The upside to calamity, if there is one, may be artistic.

"Post-Katrina, everybody is getting in touch with their New Orleans roots," says singer-songwriter Paul Sanchez, co-founder of the country-rock band Cowboy Mouth. "We all lost more than we can ever articulate. And as artists, it's our job to articulate that loss."
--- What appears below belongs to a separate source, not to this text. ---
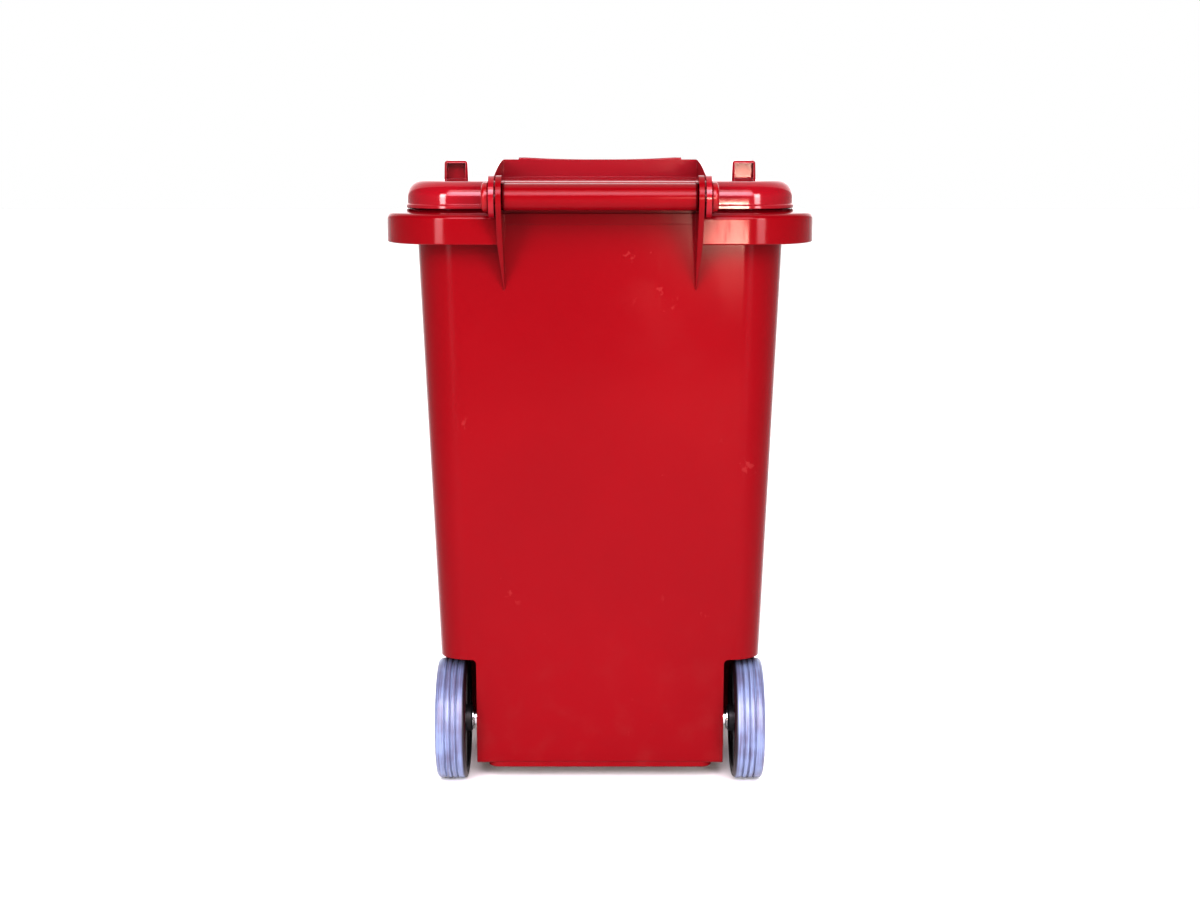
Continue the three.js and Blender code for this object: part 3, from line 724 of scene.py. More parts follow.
@dataclass
class Tub:
    """The one big moulding: walls, rim and skirt, brackets, handle tube, wheel wells and base."""

    places: Places
    wall: float = 3.5
    foot_round: float = 4.0
    inside_round: float = 6.0
    overhang: float = 29.0
    skirt_height: float = 33.0
    rim_fall: float = 3.5
    rim_edge: float = 5.0
    lip_round: float = 1.2
    rim_corner: float = 70.0
    lid_inset: float = 20.5
    ledge: tuple[float, float] = (10.5, 2.2)
    floor: float = 19.5
    floor_thick: float = 4.5
    draft: float = 0.0405
    front_draft: float = 0.08
    corner_top: float = 42.0
    corner_floor: float = 28.0
    bracket: tuple[float, float] = (94.5, 100.0)
    fin_drop: float = 81.5
    fin_tip: float = 1.2
    bracket_round: float = 1.2
    handle: float = 13.0
    handle_wall: float = 3.5
    handle_fillet: float = 2.5
    pin_hole: float = 6.3
    well_side: float = 128.5
    well_radius: float = 70.0
    well_soft: float = 5.0
    well_toe: float = 145.0
    well_toe_turn: float = 15.0
    channel_half: float = 13.0
    channel_roof: float = 12.0
    web_at: float = 60.0
    axle_hole: float = 6.3
    base_half: float = 117.0
    base_drop: float = 4.5
    base_rib: float = 6.0
    base_corner: float = 12.0
    foot: tuple[float, float, float] = (88.0, 48.0, 44.0)
    foot_setback: float = 16.0
    foot_edge: float = 1.5
    foot_corner: float = 8.0

    def outline(self, z: float) -> Outline:
        """The outer wall at a height.

        Args:
            z: The height.

        Returns:
            Its outline.
        """
        p = self.places
        below = p.rim_top - z
        share = below / (p.rim_top - self.floor)
        return Outline(
            p.half - self.overhang - self.draft * below,
            p.front + self.overhang + self.front_draft * below,
            p.skirt - self.overhang - self.draft * below,
            self.corner_top + (self.corner_floor - self.corner_top) * share,
        )

    def walls(self) -> bpy.types.Object:
        """The walls' outer solid, rounded at its foot.

        Returns:
            The solid.
        """
        top = self.places.rim_top
        heights = [(by, self.floor + drop) for by, drop in rounded_over(self.foot_round)]
        foot = [self.outline(z).inset(by).ring(z) for by, z in heights[::-1]]
        return skinned("tub", [*foot, self.outline(top).ring(top)])

    def inside(self, z: float, by: float = 0.0) -> list[Vector]:
        """A ring of the inner wall at a height, moved further in by so much."""
        return self.outline(z).inset(self.wall + by).ring(z)

    def cavity(self) -> bpy.types.Object:
        """The space inside, less the walls round the wells and the axle's channel.

        Returns:
            The space.
        """
        top, low = self.places.rim_top + 1, self.floor + self.floor_thick
        foot = [self.inside(low + drop, by) for by, drop in rounded_over(self.inside_round)]
        space = skinned("cavity", [*foot[::-1], self.inside(top)])
        kept = [self.well(side, self.wall) for side in Side] + [self.channel(self.wall)]
        return combined(space, [(Cut.REMOVE, solid) for solid in kept])

    def rim(self) -> bpy.types.Object:
        """The rim's sloped top and the skirt that hangs from it, open between the brackets.

        Returns:
            The rim.
        """
        p = self.places
        outer = Outline(p.half, p.front, p.skirt, self.rim_corner)
        edge, low = p.rim_top - self.rim_fall, p.rim_top - self.skirt_height
        lip = [outer.inset(by).ring(low + drop) for by, drop in rounded_over(self.lip_round)]
        over = [outer.inset(by).ring(edge - drop) for by, drop in rounded_over(self.rim_edge)]
        solid = skinned("rim", [*lip[::-1], *over, outer.inset(self.lid_inset).ring(p.rim_top)])
        under = outer.inset(self.wall)
        hollow = skinned("hollow", [under.ring(low - 1), under.inset(0.6).ring(edge - self.wall)])
        reach = self.bracket[0] + 1
        rear, rear_top = self.outline(low).rear, self.outline(p.rim_top).rear
        gap = slab("gap", (-reach, rear + 0.5, low - 2), (reach, p.skirt + 34, p.rim_top + 2))
        height, proud = self.ledge
        low_end, high_end = (-reach - 1, rear_top - 4.5, edge - height), (reach + 1, rear_top + proud, edge)
        ledge = slab("ledge", low_end, high_end)
        return combined(solid, [(Cut.REMOVE, hollow), (Cut.REMOVE, gap), (Cut.JOIN, ledge)])

    def well_view(self, grow: float) -> list[tuple[float, float]]:
        """Side view of a wheel well: an arch over the wheel that runs out through the rear wall.

        Args:
            grow: How much larger it is all round.

        Returns:
            The (y, z) points.
        """
        axle, radius = self.places.axle, self.well_radius + grow
        behind, deep = axle.y + self.well_radius + 2 * BEYOND, self.floor - BEYOND
        toe = axle.y - self.well_toe - grow
        arch = arc(axle, radius, 90, 180 + self.well_toe_turn)
        return [(behind, deep), (behind, axle.z + radius), *arch, (toe, self.floor + grow), (toe, deep)]

    def well(self, side: Side, grow: float) -> bpy.types.Object:
        """The space for a wheel.

        Args:
            side: The wheel's side.
            grow: A wall's thickness, where the tub's own space must stay clear of it.

        Returns:
            The solid, soft along its inner edge.
        """
        inner, soft = self.well_side - grow, self.well_soft + grow
        steps = [(inner + drop, grow - by) for by, drop in rounded_over(soft)[::-1]]
        steps.append((self.places.half + BEYOND, grow))
        rings = [[Vector((side.value * x, y, z)) for y, z in self.well_view(size)] for x, size in steps]
        return skinned("well", rings)

    def channel(self, grow: float) -> bpy.types.Object:
        """The channel that the axle crosses under the floor.

        Args:
            grow: How much larger it is all round.

        Returns:
            The solid.
        """
        axle, half = self.places.axle, self.channel_half + grow
        reach, roof = self.well_side - self.wall + grow, axle.z + self.channel_roof + grow
        return slab("channel", (-reach, axle.y - half, self.floor - BEYOND), (reach, axle.y + half, roof))

    def web(self, side: Side) -> bpy.types.Object:
        """A web across the channel, which the axle passes through.

        Args:
            side: Its side.

        Returns:
            The web.
        """
        axle, half = self.places.axle, self.channel_half + 1
        x0, x1 = side.span(self.web_at - self.wall / 2, self.web_at + self.wall / 2)
        roof = axle.z + self.channel_roof + 1
        return slab("web", (x0, axle.y - half, self.floor + 2), (x1, axle.y + half, roof))

    def bracket_plate(self, side: Side) -> bpy.types.Object:
        """A handle bracket, with the fin that runs down to a point on the rear wall.

        Args:
            side: Its side.

        Returns:
            The bracket.
        """
        p = self.places
        tip_z, under = p.rim_top - self.fin_drop, p.rim_top - self.rim_fall
        tip = Vector((self.outline(tip_z).rear - 1, tip_z))
        to_axis = Vector((p.axis.y, p.axis.z)) - tip
        slope = math.degrees(math.atan2(to_axis.y, to_axis.x))
        start = slope - math.degrees(math.asin(p.disc / to_axis.length)) - 90
        view = [(self.outline(under).rear - 1, under), (tip.x, tip.y)]
        view += [*arc(p.axis, p.disc, start, 180), (p.axis.y - p.disc, under)]
        made = plate("bracket", view, *side.span(*self.bracket), self.bracket_round)
        return combined(made, [(Cut.REMOVE, self.fin_taper(side, tip_z))])

    def fin_taper(self, side: Side, tip_z: float) -> bpy.types.Object:
        """The space beside a fin's outer face, which closes in towards the fin's tip.

        Args:
            side: The bracket's side.
            tip_z: The tip's height.

        Returns:
            The space.
        """
        p = self.places
        inner, outer = self.bracket
        top = p.rim_top - self.skirt_height
        corners = [
            (outer, top),
            (outer + 5, top),
            (outer + 5, tip_z - 5),
            (inner + self.fin_tip, tip_z - 5),
            (inner + self.fin_tip, tip_z),
        ]
        ends = (p.skirt - 60, p.axis.y + 30)
        return skinned("taper", [[Vector((side.value * x, y, z)) for x, z in corners] for y in ends])

    def handle_tube(self) -> bpy.types.Object:
        """The handle between the brackets, with a small fillet at each end.

        Returns:
            The handle, not yet hollow.
        """
        face, soft, axis = self.bracket[0], self.handle_fillet, self.places.axis
        turns = quarter_turn(5)[::-1]
        fillet = [(self.handle + soft * (1 - math.sin(t)), face - soft * math.cos(t)) for t in turns]
        flare = [(radius, -x) for radius, x in fillet[::-1]]
        return turned("handle", [(0, -face - 1), *flare, *fillet, (0, face + 1)], axis.y, axis.z)

    def base(self) -> list[bpy.types.Object]:
        """The low frame under the floor and the two front feet.

        Returns:
            The frame, then the feet.
        """
        under = self.outline(self.floor)
        ground = Outline(self.base_half, under.front + self.base_rib, under.rear - 1, self.base_corner)
        low = self.floor - self.base_drop
        ribs = skinned("ribs", [ground.inset(1).ring(low), ground.ring(low + 1), ground.ring(self.floor + 1)])
        inside = ground.inset(self.base_rib)
        space = skinned("inside", [inside.ring(low - 1), inside.ring(self.floor)])
        at, width, length = self.foot
        front, soft = under.front + self.foot_setback, self.foot_edge
        sole = Outline(width / 2, front, front + length, self.foot_corner)
        rings = [sole.inset(soft + by).ring(drop) for by, drop in rounded_over(soft)][::-1]
        rings.append(sole.ring(self.floor + 1))
        made = [combined(ribs, [(Cut.REMOVE, space)])]
        for move in [Vector((side.value * at, 0, 0)) for side in Side]:
            made.append(skinned("foot", [[point + move for point in ring] for ring in rings]))
        return made

    def build(self, dresser: Dresser) -> bpy.types.Object:
        """Builds the moulding and dresses it.

        Args:
            dresser: Where the finish comes from.

        Returns:
            The tub.
        """
        p = self.places
        wide = p.half + BEYOND
        steps = [(Cut.JOIN, self.rim())]
        steps += [(Cut.REMOVE, self.well(side, 0)) for side in Side]
        steps += [(Cut.JOIN, part) for part in self.base()]
        steps += [(Cut.REMOVE, self.cavity()), (Cut.REMOVE, self.channel(0))]
        steps += [(Cut.JOIN, self.web(side)) for side in Side]
        steps += [(Cut.REMOVE, drill("axle_hole", self.axle_hole, wide, p.axle))]
        steps += [(Cut.JOIN, self.bracket_plate(side)) for side in Side]
        steps += [(Cut.JOIN, self.handle_tube())]
        steps += [(Cut.REMOVE, drill("bore", self.handle - self.handle_wall, self.bracket[0], p.axis))]
        steps += [(Cut.REMOVE, drill("pin_hole", self.pin_hole, wide, p.axis))]
        made = smoothed(combined(self.walls(), steps))
        made.name = "tub_moulding"
        dresser.dress(made, "tub_red", "bin", "tub")
        return made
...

There are, of course, programs created to help musicians and to "preserve" the legacy of New Orleans. There's the Musicians' Village, where native sons Harry Connick Jr. and Branford and Ellis Marsalis partnered with Habitat for Humanity to build 70 single-family houses in the Upper Ninth Ward. There's Sweet Home New Orleans, a collective of 14 not-for-profit agencies serving New Orleans musicians. And there's a grandiose, but so far stalled, $716 million proposal that involves restoring the Hyatt Regency Hotel and building a massive National Jazz Center and park.

But the hardest thing to preserve is something that can't be purchased: the feel of the city, that NOLA mojo, the likes of which can be found in Bullets, a crowded little Mid-City joint. Inside, trumpeter Kermit Ruffins and his band, the Barbecue Swingers, are jammed against the window.

In spirit, Bullets is as far from the tourist-laden French Quarter as you can get. Here, it's buckets of Miller Lite and chicken wings served alongside Ruffins' gritty, greasy swinging "trad jazz" — traditional jazz. A man scratches away on a washboard as band members sing in Creole and English, catcalling and ululating. Everybody, it seems, knows the words, and they sing along, loud and strong.

Troy "Trombone Shorty" Andrews grew up in the same neighborhood as Ruffins. At 21, Andrews is one of the lucky ones. His career is taking off: For the rest of the year, he's touring the country with his band.

When Katrina hit, Andrews was on break from touring with Lenny Kravitz. He fled with his family to Dallas, 10 crammed in his Volvo.

He didn't stay away for long. New Orleans grounds him. Specifically, he's fed by Faubourg Treme, reputed to be America's oldest black neighborhood, which nurtured the the Rebirth Brass Band and Louis Prima. The neighborhood that nurtured Ruffins and Andrews. Here, high-water marks along the wooden shotgun houses and shuttered nightclubs give mute testimony to the flood. Few residents returned, but today, under a highway overpass, against a backdrop of murals of long-gone jazz greats, a group of men gathers as it does every day, sitting on metal folding chairs, trying to reclaim a little bit of community. Most of them don't live here any longer.

"These," Andrews says, pointing at the men as he pulls up alongside them in his oversize SUV, "are the last that's left."

He rolls down the window. "Hey, Dad. Do you need anything? You hungry?" His father, James, smiles at him, shakes his head.

"New Orleans made me who I am," Andrews says. "I can't leave it."